The DILG issued Memorandum Circular 2020-110 dated Aug. 16 which adopted a rights-based and non-discriminatory policy on the movement of senior citizens in areas under community quarantine. The circular likewise installed protective measures for them.
Commissioner Karen S. Gomez Dumpit, Focal Commissioner on the Human Rights of Older Persons, said that the DILG was able to tackle public health and adopt a human rights-based approach with the circular, since it closely collaborated with older persons through non-government organizations such as the Coalition of Services for the Elderly, the Confederation of Older Persons Associations in the Philippines, and the Seniors sa Panahon ng COVID.
Government agencies were likewise consulted, such as the National Anti-Poverty Commission and the CHR.
The circular said that older persons are still allowed to go out of their residences, provided that they will obtain essential goods and services or engage in essential work and other permitted activities.
"It mandates all local government units (LGUs) and the Philippine National Police to respect the freedom of movement of older persons, pursuant to the IATF-EID guidelines," said Dumpit.
Frontliners are mandated to allow older persons to cross borders for medical or humanitarian purposes in areas under Enhanced Community Quarantine (ECQ) and Modified Enhanced Community Quarantine (MECQ). Meanwhile, they are allowed to cross borders for any purpose, with the exception of leisure, in areas under General Community Quarantine (GCQ) and Modified Community Quarantine (MGCQ).
The circular also allowed certain exceptions with regards to the exercise and outdoor activities of senior citizens -- provided that minimum health standards are observed. Senior citizens are allowed to engage in individual outdoor non-contact sports and other forms of exercise under MECQ, GCQ, and MGCQ.
"We emphasize that these rules do not undermine the risks for older persons of contracting COVID-19 when going outside their residences because it balances the need to protect everyone against the disease while respecting the various circumstances that different older persons are in," said Dumpit.

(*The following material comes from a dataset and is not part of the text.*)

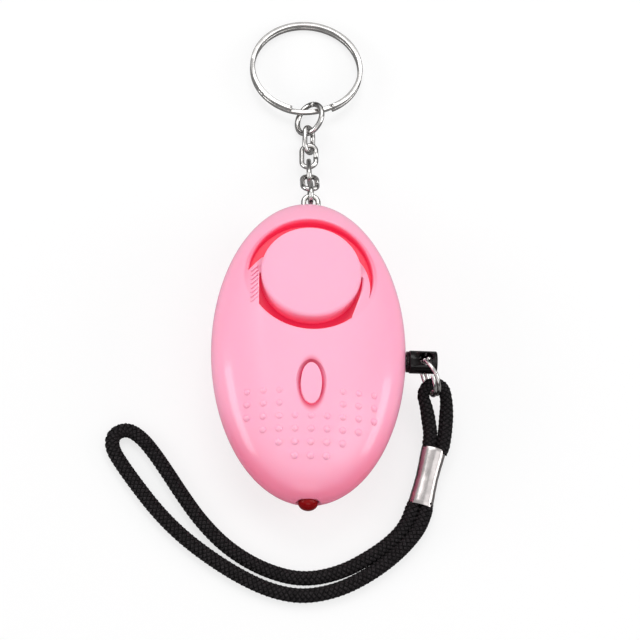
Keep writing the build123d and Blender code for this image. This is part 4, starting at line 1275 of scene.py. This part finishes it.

The DILG circular recognized that not all older persons have other people to rely on to buy their essential goods or provide financial support, so some older persons really need to go out themselves as long as they maintain physical distancing.
"We further emphasize that the responsibility to curb the transmission of COVID-19 and to protect themselves rests not just on older persons but on every person in this country regardless of age," said Dumpit.
Aside from the guidelines for older persons when going out, the circular issued provisions that mandate the Offices of Senior Citizens Affairs (OSCAs) to set up hotlines and help desks for queries and complaints of older persons, which is in line with the Expanded Senior Citizens Act of 2010.
OSCAs were encouraged to proactively monitor older persons at risk for violence and abuse and to ensure suspected or alleged incidents are reported to the Department of Justice, the Public Attorney’s Office, and the CHR.
"We reiterate that older persons, whatever circumstance they are in, have the right to live a life of dignity, free from abuse, violence, and neglect. The CHR is committed to act on reports of suspected or alleged cases of abuse, violence against, or neglect of older persons," she said.